Boojums also are found on the island Angel de la Guarda, which lies in the Sea of Cortez offshore and north of the Bahia de Los Angeles. A much smaller population of Boojums also grow in the Sierra Bacha, on the mainland directly across the Sea of Cortez from Isla Angel de la Guarda. Mexico’s Baja California Peninsula.

The Baja California peninsula stretches for 800 miles below the U.S. state of California, and ranges from 30 to 150 miles wide. Long a favored destination for adventure-oriented tourists, the peninsula consists of desert, mountains and a 3,000 mile coastline. Baja California is bordered on the west by the Pacific Ocean and on the east by the Sea of Cortez. The Mexican state of Baja California roughly covers the northern half of the peninsula, and the state of Baja California Sur covers the southern half.

Although generally pictured as a desolate and barren desert, the two states of Baja in fact represent a widely varied landscape with many tourist attractions including fishing, snorkeling and scuba diving, sailing and kayaking, whale watching and wine tasting.

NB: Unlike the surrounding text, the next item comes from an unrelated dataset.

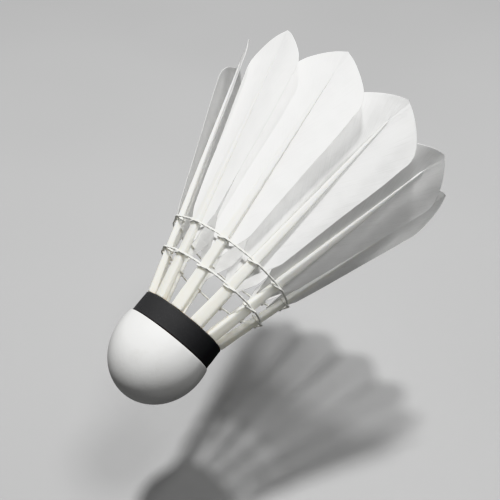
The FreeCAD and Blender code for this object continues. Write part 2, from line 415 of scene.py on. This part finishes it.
# ---- feather shaft ----
def rounded_section(half_width, depth):
    """Points round a rounded rectangle that stands on z = 0, with a groove along its inner face."""
    angle = even_angles(SHAFT_SIDES, math.pi / SHAFT_SIDES)
    c = np.cos(angle)
    s = np.sin(angle)
    x = half_width * np.sign(c) * np.abs(c) ** (2 / SQUARENESS)
    z = depth / 2 * (1 + np.sign(s) * np.abs(s) ** (2 / SQUARENESS))
    groove = GROOVE_DEPTH * depth * np.exp(-((x / (GROOVE_WIDTH * half_width)) ** 2)) * (s < 0)
    return x, z + groove


def peg_rings():
    """Rings of the narrow quill end that sits in the cork, from its blunt end to the cork's back."""
    angle = even_angles(SHAFT_SIDES, math.pi / SHAFT_SIDES)
    stations = [
        (-PEG_LENGTH, PEG_RADII[1] * 0.75),
        (-PEG_LENGTH + PEG_CHAMFER, PEG_RADII[1]),
        (-PEG_STRAIGHT, PEG_RADII[0]),
    ]
    rings = []
    for y, radius in stations:
        level = np.full(SHAFT_SIDES, y)
        rings.append(np.stack([radius * np.cos(angle), level, PEG_INSET + radius * np.sin(angle)], 1))
    at_back = rings[-1].copy()
    at_back[:, 1] = cork_back(at_back[:, 0], at_back[:, 2])
    return rings + [at_back]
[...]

The northeast corner of Baja resembles California’s Napa valley, with rolling hills, miles of vineyards, Olive trees and wineries. From Ensenada, mountains dominate the landscape for hundreds of miles to the border with the southern state. Far from barren, these mountains are carpeted like a botanical garden with hundreds of plant species. One of the strangest of these is the Boojum tree.

For those curious about the plant but unable to travel to Baja, several specimen trees can be found at the Arizona Sonora Desert Museum in Tucson, Arizona, as well as at the Boyce Thompson Arboretum east of Phoenix.